Saarbrücken. Der Maestro trägt ein Ripp-Unterhemd. Erste "BO" - Bühnen-Orchesterprobe im Großen Haus. Frank Nimsgern (40) ist auf dem Sprung nach ganz oben. Gleich wird er auf der Bühne eine halsbrecherische Feuerleiter hochklettern, zu seiner Band. Zwei Stunden "Phantamsa" erlebt er aus der Vogelperspektive. "Hier wird man zu Bruce Willis", sagt er. Tatsächlich: Der Mann hat Muskeln: Krafttraining. Er will Stand halten. Nicht nur optischen Ansprüchen des Musikbusiness', vordringlich dem abendlichen Konzentrations-Druck. Nimsgern: "Musical heißt Timing. Die Anschlüsse müssen stimmen. Ich gebe alle Tempi." Und das bei einer Produktion, die keine Vorhänge kennt, sondern abrollt, fließt wie ein Film. "Ich wollte was Cineastisches", sagt Nimsgern, der mit Filmmusik ("Tatort") vertraut ist. Er kämpft nicht gegen die eskalierende Rasanz alles Visuellen: "Das jüngere Publikum ist nun mal eine ganz andere Geschwindigkeit gewöhnt." Deshalb wurde die Stoppuhr bei den "Phantasma"-Workshops mit seinem Kreativteam der große Diktator. Vorlaufzeit: 2,5 Jahre.

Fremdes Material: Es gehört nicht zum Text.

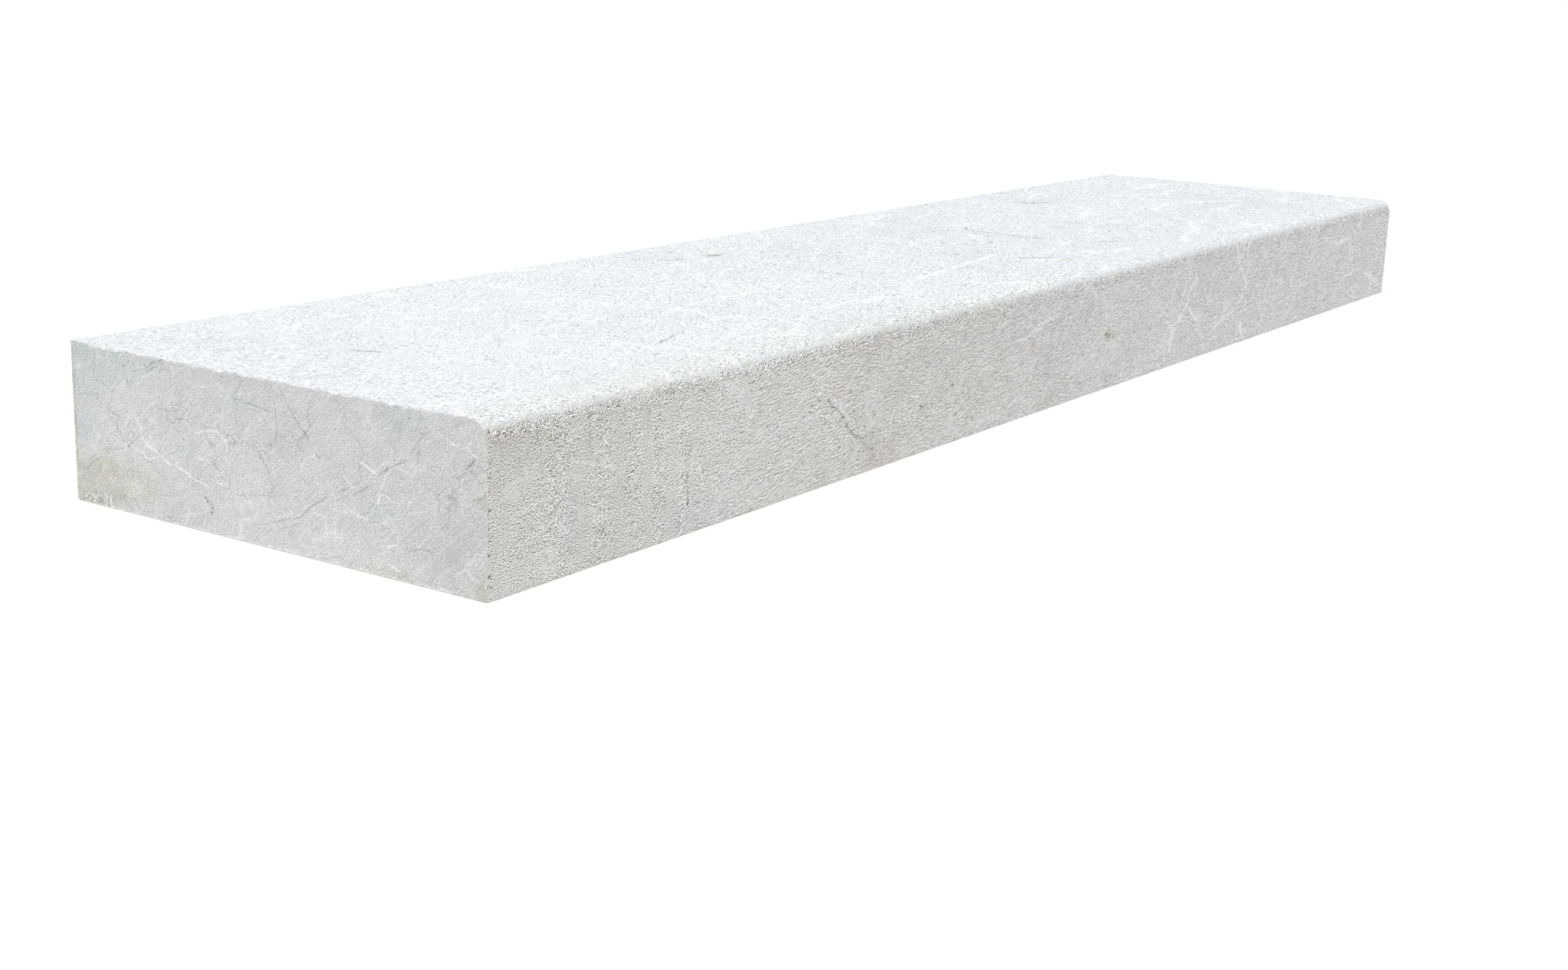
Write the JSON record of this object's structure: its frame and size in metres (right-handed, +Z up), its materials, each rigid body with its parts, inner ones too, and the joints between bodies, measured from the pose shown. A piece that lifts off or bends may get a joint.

Das Schlimmste im Musical, das lernt man bei dieser Probe, sind "Löcher". Beim Geburtstags-Ständchen lahmt der Chor: "Tempo, Tempo, sonst wird's eine Beerdigung!" - Nur einmal unterbricht Regisseur Elmar Ottenthal den Durchlauf. Er scheint umbrandet von Dauergeflüster: Bühnenbildner, Lichtmeister, Choreograf. Zugleich diktiert er stoisch, leise, aber turboschnell seine Korrekturen. "Wir müssen die Stimmung überdenken. Die 196 muss anders werden." Gemeint ist einer der 1300 (!) Einzel-Licht-Effekte. Wie schafft es Regieassistent Gaetano Franzese, im Dunkel die Worte von Ottenthals Lippen zu saugen? Der Stift rast, die Taschenlampe flackert. Doch Musical-Uraufführungs-Experte Ottenthal ("Gaudi") ist immun gegen Stöhnen: "Schreib' auf: Das Tischtuch geht so nicht." Wie aber? Offensichtlich haben hier alle Gedankenlesen gelernt.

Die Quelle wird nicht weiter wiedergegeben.